>> Start Data for the task

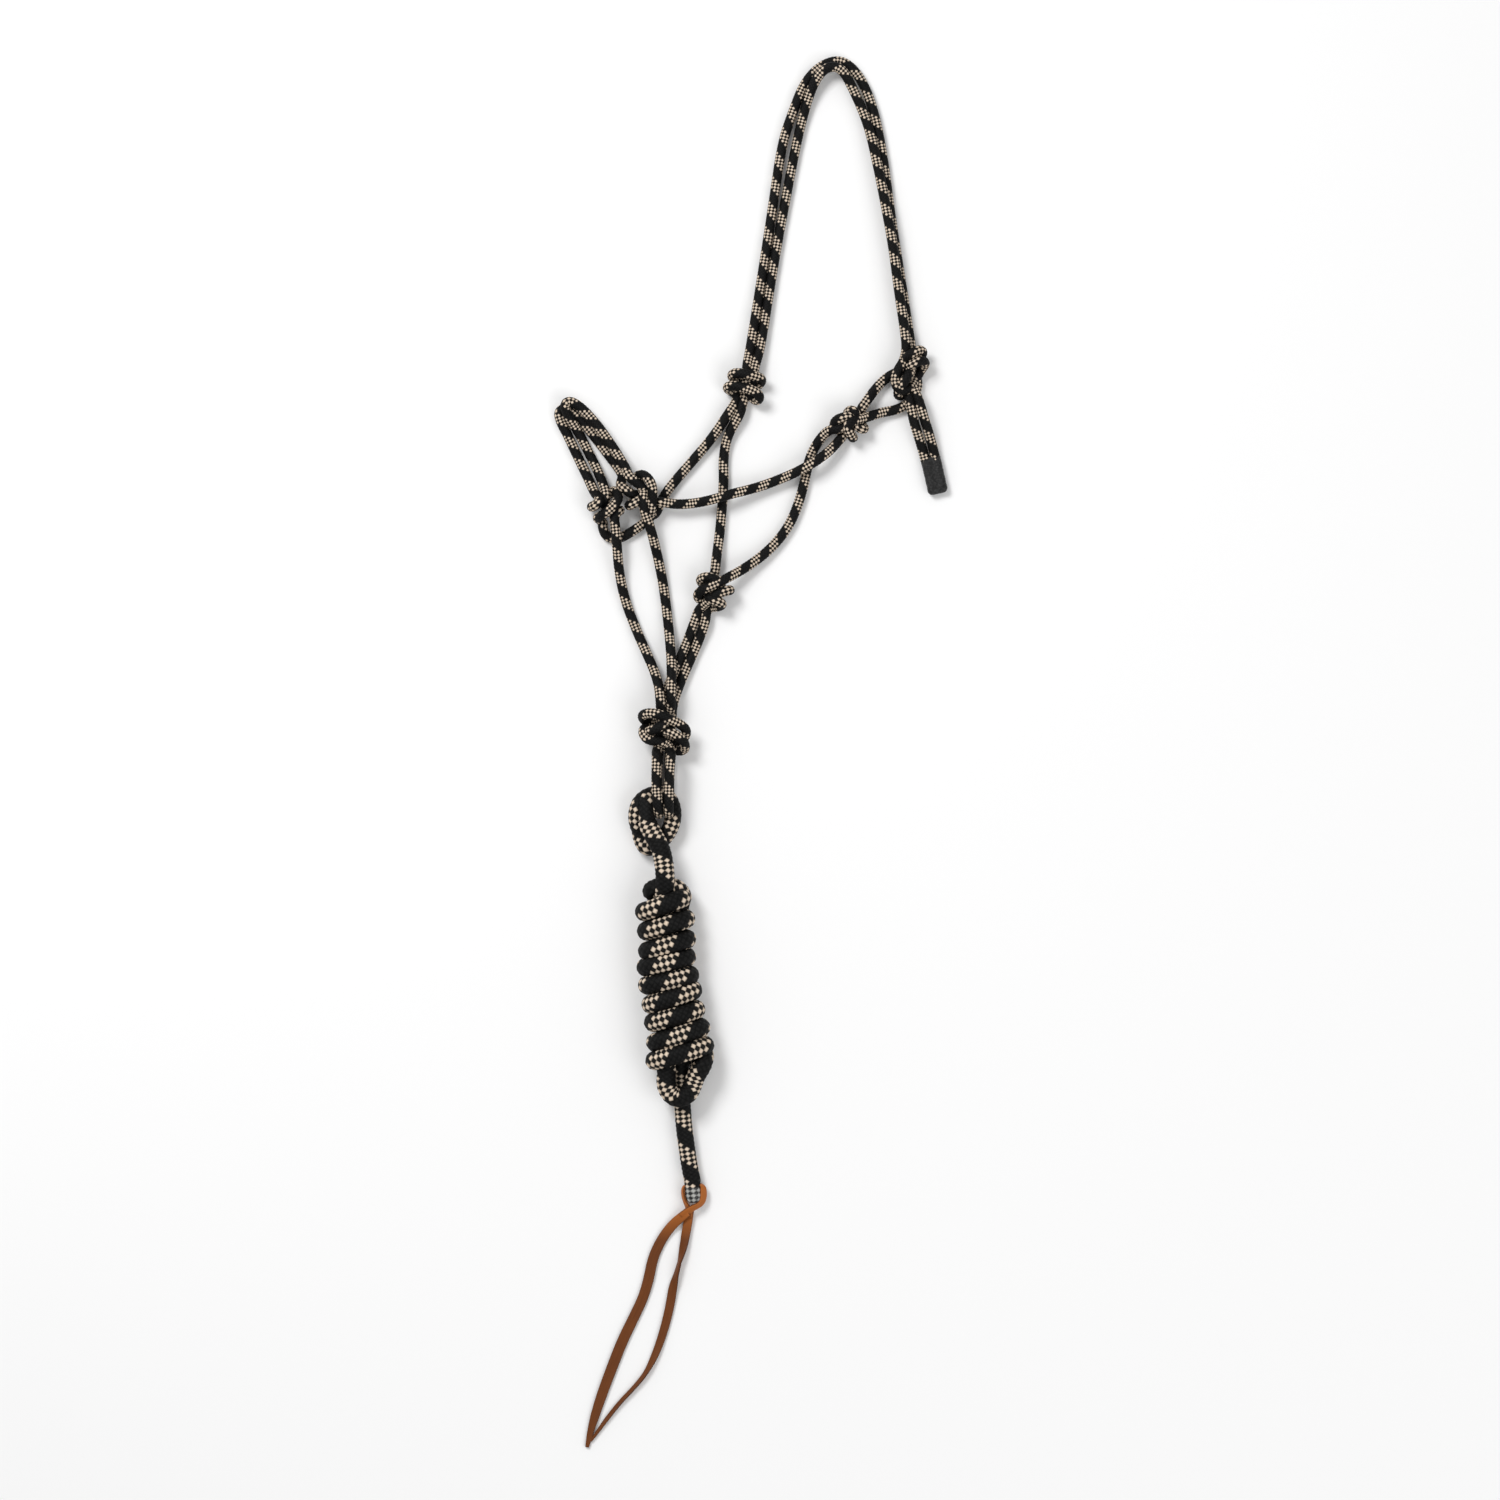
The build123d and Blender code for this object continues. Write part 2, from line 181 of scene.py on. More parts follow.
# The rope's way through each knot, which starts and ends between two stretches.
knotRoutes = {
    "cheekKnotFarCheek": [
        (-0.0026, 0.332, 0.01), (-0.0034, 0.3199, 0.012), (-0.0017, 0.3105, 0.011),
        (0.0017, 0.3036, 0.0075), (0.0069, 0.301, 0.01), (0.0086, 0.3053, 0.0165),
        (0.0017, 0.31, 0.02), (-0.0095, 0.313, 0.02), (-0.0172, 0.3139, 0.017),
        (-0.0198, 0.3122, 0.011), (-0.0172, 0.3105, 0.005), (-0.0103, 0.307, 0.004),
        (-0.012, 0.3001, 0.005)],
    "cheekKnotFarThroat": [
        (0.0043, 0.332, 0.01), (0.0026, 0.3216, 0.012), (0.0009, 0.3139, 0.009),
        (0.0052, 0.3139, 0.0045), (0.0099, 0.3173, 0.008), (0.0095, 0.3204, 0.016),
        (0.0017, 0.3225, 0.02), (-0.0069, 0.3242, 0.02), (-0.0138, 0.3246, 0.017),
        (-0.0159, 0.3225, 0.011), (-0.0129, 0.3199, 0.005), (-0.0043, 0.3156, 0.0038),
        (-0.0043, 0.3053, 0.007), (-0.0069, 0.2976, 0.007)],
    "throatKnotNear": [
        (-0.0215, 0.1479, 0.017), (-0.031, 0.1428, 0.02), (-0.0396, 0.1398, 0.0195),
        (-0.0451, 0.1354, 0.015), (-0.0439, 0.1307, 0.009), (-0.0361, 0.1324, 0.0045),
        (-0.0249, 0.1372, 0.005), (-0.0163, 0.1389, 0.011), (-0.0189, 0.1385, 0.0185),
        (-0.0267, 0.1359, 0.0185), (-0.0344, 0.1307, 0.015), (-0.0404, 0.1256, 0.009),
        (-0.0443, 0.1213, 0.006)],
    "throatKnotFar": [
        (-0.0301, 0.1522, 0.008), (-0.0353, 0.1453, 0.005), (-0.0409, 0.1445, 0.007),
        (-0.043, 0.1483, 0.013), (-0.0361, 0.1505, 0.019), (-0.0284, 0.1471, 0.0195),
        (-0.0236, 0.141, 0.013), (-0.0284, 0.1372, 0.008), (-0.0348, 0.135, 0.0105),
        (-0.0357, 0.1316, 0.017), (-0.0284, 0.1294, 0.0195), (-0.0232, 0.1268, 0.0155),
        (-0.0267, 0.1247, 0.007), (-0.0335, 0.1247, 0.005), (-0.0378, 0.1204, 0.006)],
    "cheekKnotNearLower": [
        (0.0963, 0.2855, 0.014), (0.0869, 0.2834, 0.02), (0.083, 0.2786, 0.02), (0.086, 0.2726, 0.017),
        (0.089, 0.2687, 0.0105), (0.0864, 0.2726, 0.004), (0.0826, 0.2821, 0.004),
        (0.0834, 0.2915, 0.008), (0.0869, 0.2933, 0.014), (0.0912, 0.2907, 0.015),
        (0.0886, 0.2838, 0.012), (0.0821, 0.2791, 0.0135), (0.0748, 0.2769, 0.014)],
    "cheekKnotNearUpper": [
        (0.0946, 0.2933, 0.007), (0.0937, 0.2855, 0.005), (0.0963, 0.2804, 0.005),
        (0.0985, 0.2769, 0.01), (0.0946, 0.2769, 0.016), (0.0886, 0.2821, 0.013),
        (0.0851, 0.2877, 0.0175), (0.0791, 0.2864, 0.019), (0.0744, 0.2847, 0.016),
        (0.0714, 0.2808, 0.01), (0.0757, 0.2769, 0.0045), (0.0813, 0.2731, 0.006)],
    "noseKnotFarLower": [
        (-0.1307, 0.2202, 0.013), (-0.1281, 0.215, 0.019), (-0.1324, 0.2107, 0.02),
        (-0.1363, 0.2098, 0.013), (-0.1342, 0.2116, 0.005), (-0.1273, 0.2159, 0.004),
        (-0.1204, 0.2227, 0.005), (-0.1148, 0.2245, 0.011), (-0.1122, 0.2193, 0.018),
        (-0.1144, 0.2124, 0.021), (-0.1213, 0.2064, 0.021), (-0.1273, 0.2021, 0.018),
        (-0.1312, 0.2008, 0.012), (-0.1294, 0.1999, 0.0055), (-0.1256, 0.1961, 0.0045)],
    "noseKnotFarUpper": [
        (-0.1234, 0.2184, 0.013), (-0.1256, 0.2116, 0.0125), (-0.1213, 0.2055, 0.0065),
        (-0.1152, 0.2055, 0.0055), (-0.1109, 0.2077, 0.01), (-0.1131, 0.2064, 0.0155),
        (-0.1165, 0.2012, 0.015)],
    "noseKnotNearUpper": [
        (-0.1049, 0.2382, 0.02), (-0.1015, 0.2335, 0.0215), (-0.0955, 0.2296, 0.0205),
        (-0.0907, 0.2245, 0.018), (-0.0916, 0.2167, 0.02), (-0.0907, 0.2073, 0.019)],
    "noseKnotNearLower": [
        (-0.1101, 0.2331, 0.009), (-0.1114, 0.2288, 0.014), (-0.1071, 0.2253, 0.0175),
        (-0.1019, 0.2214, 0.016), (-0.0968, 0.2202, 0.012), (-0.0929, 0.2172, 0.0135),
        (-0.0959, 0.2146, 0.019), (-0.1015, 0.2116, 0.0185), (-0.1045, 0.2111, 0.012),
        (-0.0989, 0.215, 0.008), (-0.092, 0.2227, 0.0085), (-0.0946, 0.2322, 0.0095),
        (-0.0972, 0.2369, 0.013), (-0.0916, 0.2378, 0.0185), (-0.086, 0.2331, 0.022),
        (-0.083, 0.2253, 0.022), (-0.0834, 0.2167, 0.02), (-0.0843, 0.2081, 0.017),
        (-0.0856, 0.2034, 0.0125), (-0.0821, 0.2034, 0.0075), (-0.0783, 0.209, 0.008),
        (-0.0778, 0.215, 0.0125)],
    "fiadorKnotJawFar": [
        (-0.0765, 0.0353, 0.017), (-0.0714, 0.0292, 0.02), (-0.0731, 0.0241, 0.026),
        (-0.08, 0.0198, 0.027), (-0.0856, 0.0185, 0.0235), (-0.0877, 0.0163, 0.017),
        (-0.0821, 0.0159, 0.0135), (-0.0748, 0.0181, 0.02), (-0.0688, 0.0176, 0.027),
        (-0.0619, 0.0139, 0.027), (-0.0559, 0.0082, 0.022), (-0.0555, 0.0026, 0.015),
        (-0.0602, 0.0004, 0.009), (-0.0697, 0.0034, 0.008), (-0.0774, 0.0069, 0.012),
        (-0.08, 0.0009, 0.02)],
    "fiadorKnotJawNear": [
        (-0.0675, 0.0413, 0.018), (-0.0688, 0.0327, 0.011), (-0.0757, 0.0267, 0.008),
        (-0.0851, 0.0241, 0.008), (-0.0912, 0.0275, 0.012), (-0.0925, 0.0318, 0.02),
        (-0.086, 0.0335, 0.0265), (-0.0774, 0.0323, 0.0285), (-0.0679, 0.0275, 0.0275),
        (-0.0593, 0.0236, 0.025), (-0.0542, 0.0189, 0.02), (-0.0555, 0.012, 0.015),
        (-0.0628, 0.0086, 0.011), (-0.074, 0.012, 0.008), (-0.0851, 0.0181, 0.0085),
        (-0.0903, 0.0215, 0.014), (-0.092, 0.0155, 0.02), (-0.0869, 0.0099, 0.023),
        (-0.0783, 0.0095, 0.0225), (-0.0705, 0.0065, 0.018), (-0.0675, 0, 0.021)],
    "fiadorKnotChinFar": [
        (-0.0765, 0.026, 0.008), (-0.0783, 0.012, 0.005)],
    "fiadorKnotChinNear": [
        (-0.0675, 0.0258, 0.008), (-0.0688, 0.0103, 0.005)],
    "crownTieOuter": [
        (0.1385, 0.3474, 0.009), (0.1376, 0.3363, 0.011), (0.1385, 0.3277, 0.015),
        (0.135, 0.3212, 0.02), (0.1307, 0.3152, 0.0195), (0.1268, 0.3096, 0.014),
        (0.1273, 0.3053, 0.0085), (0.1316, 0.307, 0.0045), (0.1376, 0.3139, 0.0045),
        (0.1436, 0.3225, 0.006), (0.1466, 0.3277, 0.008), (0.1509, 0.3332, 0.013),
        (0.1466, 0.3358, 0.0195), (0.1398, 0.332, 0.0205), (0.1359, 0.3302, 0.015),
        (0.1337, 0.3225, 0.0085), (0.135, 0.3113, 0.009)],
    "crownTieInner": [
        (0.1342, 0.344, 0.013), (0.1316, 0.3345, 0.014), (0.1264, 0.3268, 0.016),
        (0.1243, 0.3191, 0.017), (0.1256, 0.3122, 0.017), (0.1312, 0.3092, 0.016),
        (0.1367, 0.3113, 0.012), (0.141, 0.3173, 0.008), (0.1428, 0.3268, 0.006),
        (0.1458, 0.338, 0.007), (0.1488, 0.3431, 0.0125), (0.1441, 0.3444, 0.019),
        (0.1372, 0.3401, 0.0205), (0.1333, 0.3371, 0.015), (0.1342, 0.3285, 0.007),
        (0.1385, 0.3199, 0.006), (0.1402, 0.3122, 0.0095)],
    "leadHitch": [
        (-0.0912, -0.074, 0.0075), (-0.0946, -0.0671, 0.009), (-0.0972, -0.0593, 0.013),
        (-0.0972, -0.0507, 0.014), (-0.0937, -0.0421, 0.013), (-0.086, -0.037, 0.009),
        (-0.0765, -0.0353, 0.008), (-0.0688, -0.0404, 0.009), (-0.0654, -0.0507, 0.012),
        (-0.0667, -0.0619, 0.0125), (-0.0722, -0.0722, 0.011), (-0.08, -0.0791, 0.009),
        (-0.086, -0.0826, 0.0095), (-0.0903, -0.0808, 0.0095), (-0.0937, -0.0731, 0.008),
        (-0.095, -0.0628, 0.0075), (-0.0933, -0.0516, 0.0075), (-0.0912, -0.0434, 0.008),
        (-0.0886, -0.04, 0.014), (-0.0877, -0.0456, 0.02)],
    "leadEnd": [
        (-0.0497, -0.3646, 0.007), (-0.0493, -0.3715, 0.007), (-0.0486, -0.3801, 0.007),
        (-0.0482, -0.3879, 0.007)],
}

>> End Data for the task
>> Start Data for the task

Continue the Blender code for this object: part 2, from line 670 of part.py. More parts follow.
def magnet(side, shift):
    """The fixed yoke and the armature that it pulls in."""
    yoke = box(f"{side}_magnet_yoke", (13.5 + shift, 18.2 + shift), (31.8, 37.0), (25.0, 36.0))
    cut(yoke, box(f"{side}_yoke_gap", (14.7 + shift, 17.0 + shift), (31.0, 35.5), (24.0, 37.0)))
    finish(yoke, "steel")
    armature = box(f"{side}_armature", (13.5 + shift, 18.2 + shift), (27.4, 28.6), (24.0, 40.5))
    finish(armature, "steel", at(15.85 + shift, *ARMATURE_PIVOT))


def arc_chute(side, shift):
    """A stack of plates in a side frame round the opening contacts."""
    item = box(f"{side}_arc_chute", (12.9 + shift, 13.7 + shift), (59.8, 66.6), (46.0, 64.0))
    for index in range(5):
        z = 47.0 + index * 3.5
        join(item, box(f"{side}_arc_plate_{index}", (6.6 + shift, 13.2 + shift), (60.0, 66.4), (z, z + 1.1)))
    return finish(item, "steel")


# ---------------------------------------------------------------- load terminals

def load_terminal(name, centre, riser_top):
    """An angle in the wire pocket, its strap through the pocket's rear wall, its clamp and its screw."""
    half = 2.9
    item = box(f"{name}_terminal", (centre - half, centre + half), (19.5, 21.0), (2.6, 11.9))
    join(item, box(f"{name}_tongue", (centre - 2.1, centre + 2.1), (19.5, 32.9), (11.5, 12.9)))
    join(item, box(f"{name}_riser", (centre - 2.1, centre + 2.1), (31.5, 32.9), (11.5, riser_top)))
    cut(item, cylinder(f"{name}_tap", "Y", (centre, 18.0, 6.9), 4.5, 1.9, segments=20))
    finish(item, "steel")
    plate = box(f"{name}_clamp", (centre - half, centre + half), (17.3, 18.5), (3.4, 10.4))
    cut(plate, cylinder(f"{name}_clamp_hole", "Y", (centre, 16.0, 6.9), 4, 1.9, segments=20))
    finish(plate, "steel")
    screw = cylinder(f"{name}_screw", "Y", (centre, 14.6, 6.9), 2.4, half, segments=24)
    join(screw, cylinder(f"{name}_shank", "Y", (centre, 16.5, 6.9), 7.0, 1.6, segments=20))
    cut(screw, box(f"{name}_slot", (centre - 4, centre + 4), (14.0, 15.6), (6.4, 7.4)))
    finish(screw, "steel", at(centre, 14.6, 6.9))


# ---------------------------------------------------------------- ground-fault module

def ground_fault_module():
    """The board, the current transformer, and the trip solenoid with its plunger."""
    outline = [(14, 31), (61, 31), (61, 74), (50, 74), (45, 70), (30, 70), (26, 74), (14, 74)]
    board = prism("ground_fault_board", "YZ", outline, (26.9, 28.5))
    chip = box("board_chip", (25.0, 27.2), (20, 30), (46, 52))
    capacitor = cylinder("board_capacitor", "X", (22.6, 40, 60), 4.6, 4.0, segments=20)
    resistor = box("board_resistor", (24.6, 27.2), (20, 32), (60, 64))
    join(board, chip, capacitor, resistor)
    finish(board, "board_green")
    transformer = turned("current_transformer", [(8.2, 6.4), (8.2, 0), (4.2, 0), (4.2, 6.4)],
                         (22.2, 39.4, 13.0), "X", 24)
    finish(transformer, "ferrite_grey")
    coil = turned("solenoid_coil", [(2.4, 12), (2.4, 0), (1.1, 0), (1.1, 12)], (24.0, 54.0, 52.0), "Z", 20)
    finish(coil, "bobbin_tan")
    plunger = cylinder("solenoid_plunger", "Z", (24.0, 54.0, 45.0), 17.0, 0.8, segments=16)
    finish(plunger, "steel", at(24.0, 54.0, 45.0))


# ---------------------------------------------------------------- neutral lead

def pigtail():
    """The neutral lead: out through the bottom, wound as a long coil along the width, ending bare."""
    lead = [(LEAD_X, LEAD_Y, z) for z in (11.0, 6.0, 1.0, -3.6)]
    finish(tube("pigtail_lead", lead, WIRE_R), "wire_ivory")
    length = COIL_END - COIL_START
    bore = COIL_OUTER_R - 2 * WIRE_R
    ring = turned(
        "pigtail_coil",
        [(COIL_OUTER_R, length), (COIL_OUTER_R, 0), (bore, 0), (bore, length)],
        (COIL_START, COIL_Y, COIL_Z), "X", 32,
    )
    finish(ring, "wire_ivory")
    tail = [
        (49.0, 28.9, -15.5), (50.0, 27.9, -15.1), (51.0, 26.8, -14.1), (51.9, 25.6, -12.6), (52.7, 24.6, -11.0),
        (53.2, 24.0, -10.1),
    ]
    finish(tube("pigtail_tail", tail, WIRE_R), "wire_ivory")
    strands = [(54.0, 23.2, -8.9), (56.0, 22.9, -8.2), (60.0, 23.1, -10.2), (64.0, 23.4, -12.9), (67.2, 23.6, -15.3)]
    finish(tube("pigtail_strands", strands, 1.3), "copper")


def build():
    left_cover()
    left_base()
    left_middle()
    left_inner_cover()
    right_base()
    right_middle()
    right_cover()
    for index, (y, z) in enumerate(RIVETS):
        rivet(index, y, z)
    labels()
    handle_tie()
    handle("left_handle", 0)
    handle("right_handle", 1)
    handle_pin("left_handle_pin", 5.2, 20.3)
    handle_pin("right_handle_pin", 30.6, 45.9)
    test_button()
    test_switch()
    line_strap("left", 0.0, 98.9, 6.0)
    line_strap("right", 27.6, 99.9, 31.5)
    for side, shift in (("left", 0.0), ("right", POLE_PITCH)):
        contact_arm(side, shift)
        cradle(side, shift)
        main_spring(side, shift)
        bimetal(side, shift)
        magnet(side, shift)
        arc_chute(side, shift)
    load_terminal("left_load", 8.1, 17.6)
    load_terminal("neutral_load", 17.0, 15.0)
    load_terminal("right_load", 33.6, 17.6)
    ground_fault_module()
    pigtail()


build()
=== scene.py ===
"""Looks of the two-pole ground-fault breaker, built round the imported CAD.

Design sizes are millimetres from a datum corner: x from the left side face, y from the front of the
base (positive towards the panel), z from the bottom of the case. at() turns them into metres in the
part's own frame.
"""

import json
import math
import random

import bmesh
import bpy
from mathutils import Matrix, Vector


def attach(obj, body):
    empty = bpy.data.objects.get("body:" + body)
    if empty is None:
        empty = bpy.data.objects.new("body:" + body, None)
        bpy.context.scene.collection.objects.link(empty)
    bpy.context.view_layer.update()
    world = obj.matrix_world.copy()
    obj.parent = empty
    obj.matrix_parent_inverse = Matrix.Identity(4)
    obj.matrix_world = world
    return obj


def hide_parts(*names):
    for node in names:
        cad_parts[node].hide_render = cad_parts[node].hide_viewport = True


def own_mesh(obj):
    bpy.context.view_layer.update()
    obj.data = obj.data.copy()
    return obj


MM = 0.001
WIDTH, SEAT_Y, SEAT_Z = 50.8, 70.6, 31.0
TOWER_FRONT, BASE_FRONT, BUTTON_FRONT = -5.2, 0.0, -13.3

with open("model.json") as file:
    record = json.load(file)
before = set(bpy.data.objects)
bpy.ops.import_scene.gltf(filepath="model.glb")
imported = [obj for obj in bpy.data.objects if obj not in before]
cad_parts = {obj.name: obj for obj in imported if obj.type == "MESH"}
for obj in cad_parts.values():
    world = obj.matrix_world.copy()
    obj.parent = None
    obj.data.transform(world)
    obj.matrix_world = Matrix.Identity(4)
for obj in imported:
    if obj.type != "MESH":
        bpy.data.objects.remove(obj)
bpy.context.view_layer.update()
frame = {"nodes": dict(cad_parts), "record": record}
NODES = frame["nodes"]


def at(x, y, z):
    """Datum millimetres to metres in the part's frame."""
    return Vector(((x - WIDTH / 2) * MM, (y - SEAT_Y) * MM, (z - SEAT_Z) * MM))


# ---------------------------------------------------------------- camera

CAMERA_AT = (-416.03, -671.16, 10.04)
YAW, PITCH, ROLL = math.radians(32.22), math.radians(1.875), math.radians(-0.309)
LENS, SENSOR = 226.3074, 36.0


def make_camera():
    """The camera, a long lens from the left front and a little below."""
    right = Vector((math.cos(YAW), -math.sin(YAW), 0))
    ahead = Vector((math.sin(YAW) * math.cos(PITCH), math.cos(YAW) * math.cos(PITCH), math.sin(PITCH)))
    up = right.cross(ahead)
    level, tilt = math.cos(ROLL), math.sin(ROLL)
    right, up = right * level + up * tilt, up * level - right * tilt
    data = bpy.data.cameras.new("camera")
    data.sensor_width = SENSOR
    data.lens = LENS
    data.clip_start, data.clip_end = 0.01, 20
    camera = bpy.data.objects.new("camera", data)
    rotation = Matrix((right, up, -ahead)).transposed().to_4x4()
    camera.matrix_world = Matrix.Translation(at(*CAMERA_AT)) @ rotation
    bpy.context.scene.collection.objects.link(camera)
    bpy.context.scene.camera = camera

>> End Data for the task

Task directions =
From the entries above, extract only the lines running from the one containing "for side, shift" through the one containing "TOWER_FRONT, BASE_FRONT, BUTTON_FRONT", inclusive.

Reply to the exercise =
    for side, shift in (("left", 0.0), ("right", POLE_PITCH)):
        contact_arm(side, shift)
        cradle(side, shift)
        main_spring(side, shift)
        bimetal(side, shift)
        magnet(side, shift)
        arc_chute(side, shift)
    load_terminal("left_load", 8.1, 17.6)
    load_terminal("neutral_load", 17.0, 15.0)
    load_terminal("right_load", 33.6, 17.6)
    ground_fault_module()
    pigtail()


build()
=== scene.py ===
"""Looks of the two-pole ground-fault breaker, built round the imported CAD.

Design sizes are millimetres from a datum corner: x from the left side face, y from the front of the
base (positive towards the panel), z from the bottom of the case. at() turns them into metres in the
part's own frame.
"""

import json
import math
import random

import bmesh
import bpy
from mathutils import Matrix, Vector


def attach(obj, body):
    empty = bpy.data.objects.get("body:" + body)
    if empty is None:
        empty = bpy.data.objects.new("body:" + body, None)
        bpy.context.scene.collection.objects.link(empty)
    bpy.context.view_layer.update()
    world = obj.matrix_world.copy()
    obj.parent = empty
    obj.matrix_parent_inverse = Matrix.Identity(4)
    obj.matrix_world = world
    return obj


def hide_parts(*names):
    for node in names:
        cad_parts[node].hide_render = cad_parts[node].hide_viewport = True


def own_mesh(obj):
    bpy.context.view_layer.update()
    obj.data = obj.data.copy()
    return obj


MM = 0.001
WIDTH, SEAT_Y, SEAT_Z = 50.8, 70.6, 31.0
TOWER_FRONT, BASE_FRONT, BUTTON_FRONT = -5.2, 0.0, -13.3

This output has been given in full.